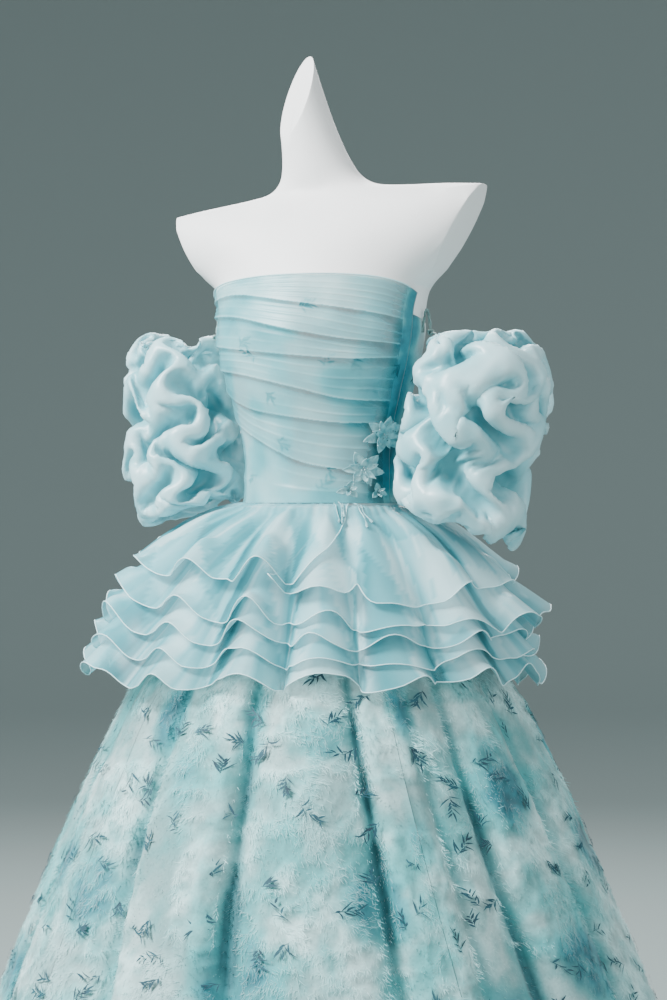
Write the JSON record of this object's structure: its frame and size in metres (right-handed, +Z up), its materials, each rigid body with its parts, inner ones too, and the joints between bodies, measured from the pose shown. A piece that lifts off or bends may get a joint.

* * *

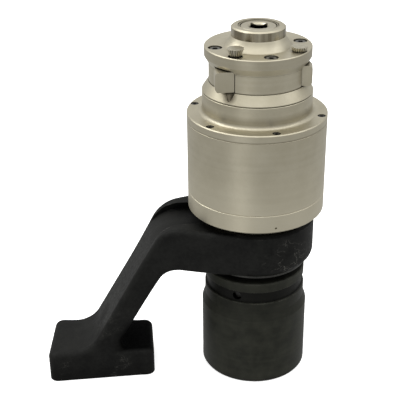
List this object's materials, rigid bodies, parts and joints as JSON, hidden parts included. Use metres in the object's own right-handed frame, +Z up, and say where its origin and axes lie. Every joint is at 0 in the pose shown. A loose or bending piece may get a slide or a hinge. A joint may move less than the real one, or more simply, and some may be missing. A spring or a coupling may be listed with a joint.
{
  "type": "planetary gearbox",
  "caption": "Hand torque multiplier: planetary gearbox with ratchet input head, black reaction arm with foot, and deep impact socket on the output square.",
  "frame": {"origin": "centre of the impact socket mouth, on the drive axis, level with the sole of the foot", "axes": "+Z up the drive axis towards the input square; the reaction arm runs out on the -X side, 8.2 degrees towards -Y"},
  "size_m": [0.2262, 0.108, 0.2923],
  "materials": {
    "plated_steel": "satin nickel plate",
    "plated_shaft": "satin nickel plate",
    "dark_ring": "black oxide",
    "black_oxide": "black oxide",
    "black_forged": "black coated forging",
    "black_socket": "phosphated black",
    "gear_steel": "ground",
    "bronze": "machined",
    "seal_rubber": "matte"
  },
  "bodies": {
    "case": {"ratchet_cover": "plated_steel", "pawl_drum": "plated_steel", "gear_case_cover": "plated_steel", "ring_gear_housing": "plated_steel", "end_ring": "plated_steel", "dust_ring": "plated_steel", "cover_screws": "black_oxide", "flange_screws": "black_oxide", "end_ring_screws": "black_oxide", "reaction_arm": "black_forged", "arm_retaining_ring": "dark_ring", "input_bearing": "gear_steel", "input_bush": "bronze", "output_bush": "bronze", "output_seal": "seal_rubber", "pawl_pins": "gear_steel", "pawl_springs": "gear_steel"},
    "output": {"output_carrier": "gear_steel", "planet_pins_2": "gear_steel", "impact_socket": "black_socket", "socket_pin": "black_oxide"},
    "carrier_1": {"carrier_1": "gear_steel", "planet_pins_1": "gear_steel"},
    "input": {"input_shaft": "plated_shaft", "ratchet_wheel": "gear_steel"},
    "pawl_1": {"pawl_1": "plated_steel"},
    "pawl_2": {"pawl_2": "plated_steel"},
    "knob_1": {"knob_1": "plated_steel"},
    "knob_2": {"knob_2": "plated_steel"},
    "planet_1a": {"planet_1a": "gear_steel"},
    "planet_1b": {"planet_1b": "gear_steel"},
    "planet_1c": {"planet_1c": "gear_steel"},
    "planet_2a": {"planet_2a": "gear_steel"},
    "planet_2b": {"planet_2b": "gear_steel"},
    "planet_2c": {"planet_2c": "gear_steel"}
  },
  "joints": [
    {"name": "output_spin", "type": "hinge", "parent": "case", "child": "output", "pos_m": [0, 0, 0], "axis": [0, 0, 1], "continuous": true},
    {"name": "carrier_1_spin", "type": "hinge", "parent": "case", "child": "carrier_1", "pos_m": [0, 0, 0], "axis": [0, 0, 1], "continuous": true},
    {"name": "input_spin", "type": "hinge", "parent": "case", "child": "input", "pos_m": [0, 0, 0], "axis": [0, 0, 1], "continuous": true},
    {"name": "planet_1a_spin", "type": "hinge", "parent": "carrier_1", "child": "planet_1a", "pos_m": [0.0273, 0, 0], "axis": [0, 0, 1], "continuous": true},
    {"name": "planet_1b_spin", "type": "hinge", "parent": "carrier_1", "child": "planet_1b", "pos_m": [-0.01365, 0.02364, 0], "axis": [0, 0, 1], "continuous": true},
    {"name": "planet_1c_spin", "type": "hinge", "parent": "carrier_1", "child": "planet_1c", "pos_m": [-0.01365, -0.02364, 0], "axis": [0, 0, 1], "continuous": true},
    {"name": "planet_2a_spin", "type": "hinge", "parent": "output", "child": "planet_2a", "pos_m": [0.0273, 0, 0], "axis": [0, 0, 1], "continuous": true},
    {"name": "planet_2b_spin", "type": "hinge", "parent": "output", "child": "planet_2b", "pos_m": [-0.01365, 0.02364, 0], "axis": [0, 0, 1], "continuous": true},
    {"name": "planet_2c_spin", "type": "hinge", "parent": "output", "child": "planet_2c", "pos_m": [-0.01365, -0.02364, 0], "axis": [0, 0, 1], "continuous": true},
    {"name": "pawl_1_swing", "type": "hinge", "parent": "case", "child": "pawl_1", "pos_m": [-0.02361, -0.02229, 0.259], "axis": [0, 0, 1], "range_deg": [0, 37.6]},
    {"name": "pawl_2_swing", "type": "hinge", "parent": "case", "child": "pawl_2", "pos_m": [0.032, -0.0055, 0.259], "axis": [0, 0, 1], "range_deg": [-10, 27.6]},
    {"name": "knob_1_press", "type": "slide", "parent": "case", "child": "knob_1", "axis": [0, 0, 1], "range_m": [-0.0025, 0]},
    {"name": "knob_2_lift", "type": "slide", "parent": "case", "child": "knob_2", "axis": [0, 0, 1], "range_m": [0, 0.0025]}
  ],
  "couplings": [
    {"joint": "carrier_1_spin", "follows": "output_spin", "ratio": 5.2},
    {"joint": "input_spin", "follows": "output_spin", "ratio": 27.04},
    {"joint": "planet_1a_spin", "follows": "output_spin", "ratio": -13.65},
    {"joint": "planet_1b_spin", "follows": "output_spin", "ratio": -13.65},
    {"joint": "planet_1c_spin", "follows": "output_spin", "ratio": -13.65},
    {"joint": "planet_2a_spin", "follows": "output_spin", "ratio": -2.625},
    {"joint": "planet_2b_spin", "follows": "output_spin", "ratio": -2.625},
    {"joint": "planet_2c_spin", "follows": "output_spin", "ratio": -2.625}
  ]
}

...

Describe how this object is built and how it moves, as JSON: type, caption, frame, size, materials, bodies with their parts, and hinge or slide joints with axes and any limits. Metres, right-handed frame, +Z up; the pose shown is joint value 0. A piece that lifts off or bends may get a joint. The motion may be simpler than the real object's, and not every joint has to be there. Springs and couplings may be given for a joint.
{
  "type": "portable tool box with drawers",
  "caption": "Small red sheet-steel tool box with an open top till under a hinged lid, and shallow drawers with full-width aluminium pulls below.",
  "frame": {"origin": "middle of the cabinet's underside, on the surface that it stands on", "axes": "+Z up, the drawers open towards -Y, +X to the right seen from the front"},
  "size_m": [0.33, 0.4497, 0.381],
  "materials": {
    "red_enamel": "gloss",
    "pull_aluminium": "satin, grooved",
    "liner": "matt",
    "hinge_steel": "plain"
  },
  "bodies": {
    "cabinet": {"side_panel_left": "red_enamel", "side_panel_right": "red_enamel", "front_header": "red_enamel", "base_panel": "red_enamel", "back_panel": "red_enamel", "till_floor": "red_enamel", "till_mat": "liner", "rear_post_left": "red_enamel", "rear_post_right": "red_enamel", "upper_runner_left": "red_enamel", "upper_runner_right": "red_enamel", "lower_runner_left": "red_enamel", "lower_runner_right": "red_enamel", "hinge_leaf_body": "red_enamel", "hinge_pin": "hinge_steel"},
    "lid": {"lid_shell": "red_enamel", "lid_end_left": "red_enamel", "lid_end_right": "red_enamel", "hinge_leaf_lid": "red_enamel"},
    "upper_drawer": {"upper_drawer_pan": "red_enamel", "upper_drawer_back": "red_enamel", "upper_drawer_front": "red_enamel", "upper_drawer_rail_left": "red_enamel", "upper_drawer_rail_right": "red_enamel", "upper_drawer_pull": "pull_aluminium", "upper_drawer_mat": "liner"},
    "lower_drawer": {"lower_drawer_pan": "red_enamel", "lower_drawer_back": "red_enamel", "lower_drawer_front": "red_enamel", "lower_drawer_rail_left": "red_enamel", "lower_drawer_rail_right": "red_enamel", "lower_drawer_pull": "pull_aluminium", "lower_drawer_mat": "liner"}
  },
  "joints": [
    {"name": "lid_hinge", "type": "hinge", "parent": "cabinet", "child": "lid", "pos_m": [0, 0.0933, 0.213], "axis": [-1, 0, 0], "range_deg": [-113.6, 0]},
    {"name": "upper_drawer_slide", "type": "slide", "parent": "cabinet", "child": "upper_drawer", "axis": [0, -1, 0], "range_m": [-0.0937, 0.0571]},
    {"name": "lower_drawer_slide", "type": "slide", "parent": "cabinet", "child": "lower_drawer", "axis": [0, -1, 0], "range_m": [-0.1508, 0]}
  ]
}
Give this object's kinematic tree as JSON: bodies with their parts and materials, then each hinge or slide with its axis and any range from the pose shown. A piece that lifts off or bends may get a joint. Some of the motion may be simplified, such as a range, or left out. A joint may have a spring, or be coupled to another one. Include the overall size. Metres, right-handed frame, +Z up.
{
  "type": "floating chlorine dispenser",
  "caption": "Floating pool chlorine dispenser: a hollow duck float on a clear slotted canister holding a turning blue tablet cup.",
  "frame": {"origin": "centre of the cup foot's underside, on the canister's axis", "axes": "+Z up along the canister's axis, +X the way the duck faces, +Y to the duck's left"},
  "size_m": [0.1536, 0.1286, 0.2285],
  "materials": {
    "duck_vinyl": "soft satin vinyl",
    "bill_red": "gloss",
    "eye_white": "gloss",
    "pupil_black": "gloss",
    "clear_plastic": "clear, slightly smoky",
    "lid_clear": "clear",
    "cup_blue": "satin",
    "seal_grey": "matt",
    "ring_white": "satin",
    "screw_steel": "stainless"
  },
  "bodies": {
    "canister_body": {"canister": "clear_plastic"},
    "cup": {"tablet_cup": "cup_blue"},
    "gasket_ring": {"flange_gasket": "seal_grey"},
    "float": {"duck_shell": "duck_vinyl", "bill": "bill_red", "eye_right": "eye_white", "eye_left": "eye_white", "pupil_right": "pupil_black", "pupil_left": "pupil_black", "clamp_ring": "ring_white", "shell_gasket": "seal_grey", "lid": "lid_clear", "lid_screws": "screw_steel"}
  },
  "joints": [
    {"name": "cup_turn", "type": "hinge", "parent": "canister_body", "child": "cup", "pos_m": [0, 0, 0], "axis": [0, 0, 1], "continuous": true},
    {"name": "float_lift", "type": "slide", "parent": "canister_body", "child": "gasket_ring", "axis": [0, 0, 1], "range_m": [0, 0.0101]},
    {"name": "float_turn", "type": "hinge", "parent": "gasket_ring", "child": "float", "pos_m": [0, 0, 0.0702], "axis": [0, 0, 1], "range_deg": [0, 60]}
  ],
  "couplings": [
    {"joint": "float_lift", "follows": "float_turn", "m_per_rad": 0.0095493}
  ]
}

▶ _Set problem_: Pick out the lines containing the string "their".

▶ _Solution_:
Describe how this object is built and how it moves, as JSON: type, caption, frame, size, materials, bodies with their parts, and hinge or slide joints with axes and any limits. Metres, right-handed frame, +Z up; the pose shown is joint value 0. A piece that lifts off or bends may get a joint. The motion may be simpler than the real object's, and not every joint has to be there. Springs and couplings may be given for a joint.
Give this object's kinematic tree as JSON: bodies with their parts and materials, then each hinge or slide with its axis and any range from the pose shown. A piece that lifts off or bends may get a joint. Some of the motion may be simplified, such as a range, or left out. A joint may have a spring, or be coupled to another one. Include the overall size. Metres, right-handed frame, +Z up.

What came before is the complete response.